The Presentation of Evidence and Closing Arguments

The heart of the trial is the evidence presentation phase. The plaintiff bears the burden of proof (typically "by a preponderance of the evidence") and presents their case-in-chief first, calling witnesses and introducing exhibits. The defendant may cross-examine each witness. The defendant then presents their case-in-chief, followed by the plaintiff’s rebuttal. Throughout this process, the rules of evidence control what information the jury may consider. These rules govern the admissibility of testimony, documents, and physical objects, excluding material that is irrelevant, unfairly prejudicial, or based on hearsay without an applicable exception.

After both sides rest, they deliver closing arguments. Unlike opening statements, closings are persuasive summations. Attorneys weave the admitted evidence into a coherent narrative, arguing why it meets or fails to meet the legal standards required for a verdict in their favor. They connect facts to jury instructions, which the judge will provide later, aiming to shape the jury’s final deliberation.

Critical Motions During and After Trial: Rule 50

A key strategic tool for a defendant is the motion for judgment as a matter of law (JMOL), formerly called a directed verdict. Under Federal Rule of Civil Procedure 50(a), a party may move for JMOL after the opposing party has been fully heard on an issue during a jury trial. The standard is high: the court may grant the motion only if "a reasonable jury would not have a legally sufficient evidentiary basis to find for the party on that issue." Essentially, the moving party argues that even viewing the evidence in the light most favorable to the non-moving party, no rational jury could rule in their favor.
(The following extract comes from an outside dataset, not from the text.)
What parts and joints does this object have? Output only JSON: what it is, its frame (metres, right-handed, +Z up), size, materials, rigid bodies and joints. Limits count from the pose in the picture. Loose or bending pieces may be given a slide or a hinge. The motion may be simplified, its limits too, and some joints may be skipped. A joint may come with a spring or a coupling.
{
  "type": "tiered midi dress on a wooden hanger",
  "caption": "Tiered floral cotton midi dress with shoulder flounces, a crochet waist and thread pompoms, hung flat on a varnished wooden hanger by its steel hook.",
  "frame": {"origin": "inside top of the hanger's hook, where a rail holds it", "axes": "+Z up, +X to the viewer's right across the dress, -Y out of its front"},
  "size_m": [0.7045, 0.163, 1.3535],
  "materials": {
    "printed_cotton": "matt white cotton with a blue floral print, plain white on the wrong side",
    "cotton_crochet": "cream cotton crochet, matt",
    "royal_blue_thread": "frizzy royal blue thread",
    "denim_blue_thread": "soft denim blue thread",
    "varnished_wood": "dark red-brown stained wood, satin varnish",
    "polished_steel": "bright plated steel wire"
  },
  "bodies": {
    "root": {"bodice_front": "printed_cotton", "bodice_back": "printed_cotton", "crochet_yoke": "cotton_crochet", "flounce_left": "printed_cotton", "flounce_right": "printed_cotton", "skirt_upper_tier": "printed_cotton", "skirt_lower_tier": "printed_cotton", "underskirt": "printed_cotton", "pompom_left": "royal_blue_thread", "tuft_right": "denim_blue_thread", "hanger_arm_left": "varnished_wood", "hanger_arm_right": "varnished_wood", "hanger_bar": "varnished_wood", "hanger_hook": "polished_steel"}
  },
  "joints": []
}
If granted, the case is decided by the judge without the jury deliberating.

If the Rule 50(a) motion is denied and the jury returns a verdict against the moving party, they may file a renewed motion for judgment as a matter of law under Rule 50(b). This post-verdict motion must be filed within 28 days of the entry of judgment. The court may then reconsider the earlier motion, often with the benefit of seeing the full trial unfold. In deciding a Rule 50(b) motion, the court examines the entire record, but still draws all reasonable inferences in favor of the non-moving party (the verdict winner). Granting this motion overturns the jury’s verdict.
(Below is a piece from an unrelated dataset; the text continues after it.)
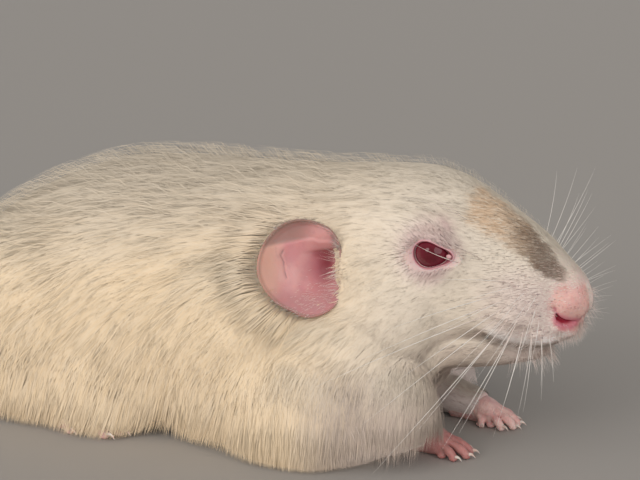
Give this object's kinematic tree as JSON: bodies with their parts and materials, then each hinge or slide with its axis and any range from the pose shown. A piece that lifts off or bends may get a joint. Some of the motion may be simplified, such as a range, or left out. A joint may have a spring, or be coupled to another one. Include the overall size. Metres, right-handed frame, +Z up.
{
  "type": "dumbo rat",
  "caption": "A pale cream dumbo rat lying at ease, with large round low-set ears, ruby eyes, a grey-tan patch along the muzzle and its tail curled round to one side.",
  "frame": {"origin": "middle of the bounding box, on the floor that the rat lies on", "axes": "+X towards the nose, +Y to the rat's left, +Z up"},
  "size_m": [0.1994, 0.1216, 0.0522],
  "materials": {
    "coat": "soft pale cream fur",
    "face": "short white fur with a grey-tan patch on the muzzle",
    "skin": "bare pink skin",
    "ear": "thin pink skin with fine down",
    "tail": "pink scaly skin with fine bristles",
    "eye": "wet, dark ruby"
  },
  "bodies": {
    "root": {"ear_left": "ear", "ear_right": "ear", "eye_left": "eye", "eye_right": "eye", "fore_leg_left": "coat", "fore_leg_right": "coat", "forepaw_left": "skin", "forepaw_right": "skin", "head": "face", "hind_foot_left": "skin", "hind_foot_right": "skin", "hind_leg_left": "coat", "hind_leg_right": "coat", "neck": "coat", "tail_1": "tail", "tail_2": "tail", "tail_3": "tail", "tail_4": "tail", "torso": "coat"}
  },
  "joints": []
}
Challenging the Verdict: New Trial and Remittitur/Additur

An alternative or concurrent post-trial strategy is moving for a new trial under Federal Rule 59. Grounds for a new trial are broader than for JMOL and include claims that the verdict is against the "clear weight of the evidence," that improper evidence was admitted, that jury instructions were erroneous, or that misconduct prejudiced the proceedings. The judge acts as a "thirteenth juror," weighing the evidence to a degree to prevent a miscarriage of justice.
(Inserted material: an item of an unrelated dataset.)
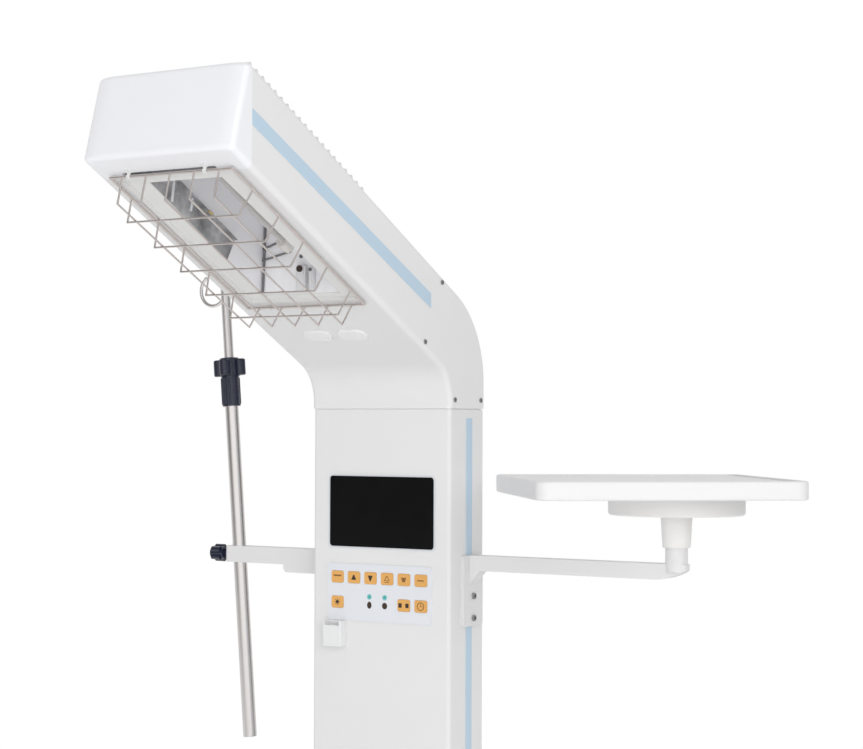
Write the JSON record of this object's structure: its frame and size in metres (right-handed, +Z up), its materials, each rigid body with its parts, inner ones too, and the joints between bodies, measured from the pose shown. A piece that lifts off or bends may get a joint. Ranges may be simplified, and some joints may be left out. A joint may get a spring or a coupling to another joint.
{
  "type": "infant radiant warmer",
  "caption": "Free-standing radiant warmer: inclined heater head on a column, control panel, infusion pole, swivelling shelf and wheeled base.",
  "frame": {"origin": "on the floor, under the middle of the column", "axes": "+X to the right seen from the cot side, +Y to the back, +Z up"},
  "size_m": [1.0248, 0.8301, 1.9082],
  "materials": {
    "arm_white": "powder coat",
    "base_white": "powder coat",
    "bezel_grey": "fine satin",
    "black_plastic": "moulded",
    "board_green": "solder mask",
    "cap_white": "moulded, soft gloss",
    "caster_steel": "zinc plated",
    "ceramic_socket": "unglazed",
    "clip_plastic": "moulded",
    "column_white": "satin powder coat",
    "dark_plastic": "fine grain",
    "display_black": "glossy black window",
    "element_tube": "sintered sheath",
    "frame_white": "painted sheet",
    "guard_wire": "plated wire",
    "hood_white": "smooth powder coat",
    "hub_white": "painted casting",
    "key_orange": "soft matt",
    "led_teal": "clear lens",
    "lens_frosted": "frosted lens",
    "mirror_strip": "polished",
    "overlay_film": "fine matt film",
    "pedal_grey": "moulded",
    "reflector_sheet": "bright rolled sheet",
    "screw_steel": "plain",
    "steel_tube": "polished stainless",
    "stripe_blue": "applied strip",
    "tray_white": "moulded",
    "wheel_grey": "grey rubber tread"
  },
  "bodies": {
    "stand": {"arm_screws": "screw_steel", "base_cover": "cap_white", "base_frame": "base_white", "caster_mounts": "caster_steel", "column_shell": "column_white", "column_stripes": "stripe_blue", "control_board": "board_green", "display_bezel": "bezel_grey", "display_glass": "display_black", "element_sockets": "ceramic_socket", "front_cap": "cap_white", "guard_clips": "frame_white", "head_stripes": "stripe_blue", "heater_frame": "frame_white", "heating_elements": "element_tube", "hood_screws": "screw_steel", "hood_shell": "hood_white", "keypad_leds": "led_teal", "keypad_overlay": "overlay_film", "leg_caps": "dark_plastic", "mains_inlet": "dark_plastic", "oval_lamps": "lens_frosted", "pole_arm": "arm_white", "push_handle": "steel_tube", "rear_cover": "column_white", "reflector_end_plates": "reflector_sheet", "reflector_housing": "reflector_sheet", "seam_spacer": "cap_white", "sensor_clip": "clip_plastic", "shelf_arm": "arm_white", "side_mirrors": "mirror_strip", "vent_grille": "hood_white", "wire_guard": "guard_wire"},
    "key_body_1": {"key_1": "key_orange"},
    "key_body_2": {"key_2": "key_orange"},
    "key_body_3": {"key_3": "key_orange"},
    "key_body_4": {"key_4": "key_orange"},
    "key_body_5": {"key_5": "key_orange"},
    "key_body_6": {"key_6": "key_orange"},
    "key_body_7": {"key_7": "key_orange"},
    "key_body_8": {"key_8": "key_orange"},
    "key_body_9": {"key_9": "key_orange"},
    "mains_switch": {"mains_rocker": "dark_plastic"},
    "knob": {"clamp_knob": "black_plastic"},
    "pole_lower": {"pole_tube": "steel_tube", "collar_body": "black_plastic"},
    "collar": {"collar_nut": "black_plastic"},
    "pole_upper": {"pole_rod": "steel_tube"},
    "shelf": {"shelf_hub": "hub_white", "shelf_tray": "tray_white"},
    "caster_front_left": {"fork_front_left": "caster_steel"},
    "roller_front_left": {"wheel_front_left": "wheel_grey"},
    "caster_front_right": {"fork_front_right": "caster_steel"},
    "roller_front_right": {"wheel_front_right": "wheel_grey"},
    "caster_rear_left": {"fork_rear_left": "caster_steel"},
    "roller_rear_left": {"wheel_rear_left": "wheel_grey"},
    "caster_rear_right": {"fork_rear_right": "caster_steel"},
    "roller_rear_right": {"wheel_rear_right": "wheel_grey"},
    "brake_front_left": {"pedal_front_left": "pedal_grey"},
    "brake_front_right": {"pedal_front_right": "pedal_grey"}
  },
  "joints": [
    {"name": "key_1_press", "type": "slide", "parent": "stand", "child": "key_body_1", "axis": [0, 1, 0], "range_m": [0, 0.0008], "stiffness_N_per_m": 800},
    {"name": "key_2_press", "type": "slide", "parent": "stand", "child": "key_body_2", "axis": [0, 1, 0], "range_m": [0, 0.0008], "stiffness_N_per_m": 800},
    {"name": "key_3_press", "type": "slide", "parent": "stand", "child": "key_body_3", "axis": [0, 1, 0], "range_m": [0, 0.0008], "stiffness_N_per_m": 800},
    {"name": "key_4_press", "type": "slide", "parent": "stand", "child": "key_body_4", "axis": [0, 1, 0], "range_m": [0, 0.0008], "stiffness_N_per_m": 800},
    {"name": "key_5_press", "type": "slide", "parent": "stand", "child": "key_body_5", "axis": [0, 1, 0], "range_m": [0, 0.0008], "stiffness_N_per_m": 800},
    {"name": "key_6_press", "type": "slide", "parent": "stand", "child": "key_body_6", "axis": [0, 1, 0], "range_m": [0, 0.0008], "stiffness_N_per_m": 800},
    {"name": "key_7_press", "type": "slide", "parent": "stand", "child": "key_body_7", "axis": [0, 1, 0], "range_m": [0, 0.0008], "stiffness_N_per_m": 800},
    {"name": "key_8_press", "type": "slide", "parent": "stand", "child": "key_body_8", "axis": [0, 1, 0], "range_m": [0, 0.0008], "stiffness_N_per_m": 800},
    {"name": "key_9_press", "type": "slide", "parent": "stand", "child": "key_body_9", "axis": [0, 1, 0], "range_m": [0, 0.0008], "stiffness_N_per_m": 800},
    {"name": "mains_switch_tilt", "type": "hinge", "parent": "stand", "child": "mains_switch", "pos_m": [0, 0.0435, 0.313], "axis": [1, 0, 0], "range_deg": [-8, 8]},
    {"name": "knob_turn", "type": "hinge", "parent": "stand", "child": "knob", "pos_m": [-0.325, -0.001, 1.254], "axis": [-1, 0, 0], "range_deg": [0, 720]},
    {"name": "pole_height", "type": "slide", "parent": "stand", "child": "pole_lower", "axis": [-0.0767, 0, 0.9971], "range_m": [-0.19, 0.24]},
    {"name": "collar_turn", "type": "hinge", "parent": "pole_lower", "child": "collar", "pos_m": [-0.31395, -0.001, 1.54314], "axis": [-0.0767, 0, 0.9971], "range_deg": [-60, 60]},
    {"name": "rod_extend", "type": "slide", "parent": "pole_lower", "child": "pole_upper", "axis": [-0.0767, 0, 0.9971], "range_m": [-0.075, 0.36]},
    {"name": "shelf_swivel", "type": "hinge", "parent": "stand", "child": "shelf", "pos_m": [0.4495, 0.012, 1.3], "axis": [0, 0, 1], "continuous": true},
    {"name": "swivel_front_left", "type": "hinge", "parent": "stand", "child": "caster_front_left", "pos_m": [-0.27, -0.518, 0.119], "axis": [0, 0, 1], "continuous": true},
    {"name": "roll_front_left", "type": "hinge", "parent": "caster_front_left", "child": "roller_front_left", "pos_m": [-0.27, -0.49, 0.05], "axis": [1, 0, 0], "continuous": true},
    {"name": "brake_press_front_left", "type": "hinge", "parent": "caster_front_left", "child": "brake_front_left", "pos_m": [-0.27, -0.466, 0.1035], "axis": [-1, 0, 0], "range_deg": [0, 12]},
    {"name": "swivel_front_right", "type": "hinge", "parent": "stand", "child": "caster_front_right", "pos_m": [0.27, -0.518, 0.119], "axis": [0, 0, 1], "continuous": true},
    {"name": "roll_front_right", "type": "hinge", "parent": "caster_front_right", "child": "roller_front_right", "pos_m": [0.27, -0.49, 0.05], "axis": [1, 0, 0], "continuous": true},
    {"name": "brake_press_front_right", "type": "hinge", "parent": "caster_front_right", "child": "brake_front_right", "pos_m": [0.27, -0.466, 0.1035], "axis": [-1, 0, 0], "range_deg": [0, 12]},
    {"name": "swivel_rear_left", "type": "hinge", "parent": "stand", "child": "caster_rear_left", "pos_m": [-0.27, 0.188, 0.119], "axis": [0, 0, 1], "continuous": true},
    {"name": "roll_rear_left", "type": "hinge", "parent": "caster_rear_left", "child": "roller_rear_left", "pos_m": [-0.27, 0.216, 0.05], "axis": [1, 0, 0], "continuous": true},
    {"name": "swivel_rear_right", "type": "hinge", "parent": "stand", "child": "caster_rear_right", "pos_m": [0.27, 0.188, 0.119], "axis": [0, 0, 1], "continuous": true},
    {"name": "roll_rear_right", "type": "hinge", "parent": "caster_rear_right", "child": "roller_rear_right", "pos_m": [0.27, 0.216, 0.05], "axis": [1, 0, 0], "continuous": true}
  ]
}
Two specific remedies related to damages are remittitur and additur. Remittitur occurs when a judge finds a jury’s damages award excessive. The court may conditionally deny a motion for a new trial on damages if the plaintiff agrees to a reduction to a legally justifiable amount. If the plaintiff refuses, a new trial may be ordered. Additur is the converse: the judge increases an inadequate damages award. However, additur is generally not permitted in federal courts under the Seventh Amendment right to a jury trial, though some state courts allow it. These tools allow judges to correct runaway verdicts without the cost and delay of a full retrial.

Common Pitfalls

  1. Treating Opening Statements as Argument: A common mistake is to use the opening statement to argue the case or over-promise on what the evidence will show. This erodes credibility if the evidence later falls short. The opening should be a factual preview, not a rhetorical flourish.
  2. Failing to Preserve Issues for Appeal with Timely Objections: During evidence presentation, an attorney must make a contemporaneous objection to preserve an issue for appellate review. Simply believing evidence is inadmissible is insufficient; you must state the specific legal ground for the objection (e.g., "hearsay," "lack of foundation") on the record when the evidence is offered.
  3. Misusing Rule 50 Motions: Confusing the standards for Rule 50 and a motion for a new trial is a strategic error. JMOL under Rule 50 is about legal sufficiency—whether any rational jury could find for the opponent. A new trial motion concerns the fairness of the process and the weight of the evidence. Using the wrong motion with the wrong standard will lead to denial.
  4. Overlooking the Procedural Nuance of Rule 50(b): A party cannot file a renewed JMOL under Rule 50(b) unless they first made a Rule 50(a) motion at the close of all evidence. Forfeiting the initial motion waives the right to the more powerful post-verdict motion, a critical procedural trap.

Summary

  • Trial procedures are a sequenced framework beginning with jury selection (voir dire) and opening statements, progressing through the critical evidence presentation phase governed by rules of admissibility, and concluding with persuasive closing arguments.
  • Judgment as a matter of law under Rule 50(a) allows a judge to decide an issue during trial if no rational jury could find for the opposing side, while a renewed motion under Rule 50(b) can overturn a jury's verdict after the fact on the same legal insufficiency grounds.
  • A motion for a new trial (Rule 59) is a broader challenge based on the weight of the evidence or procedural errors, giving the judge discretion to order a re-do of the trial.
  • Judges can adjust damages awards through remittitur (reducing an excessive award) and, in some state courts, additur (increasing an inadequate award), serving as corrective measures short of a new trial.
  • Strategic awareness—such as using openings as roadmaps, making timely objections, and correctly deploying post-trial motions—is as vital as knowing the black-letter law to effectively navigate a civil trial.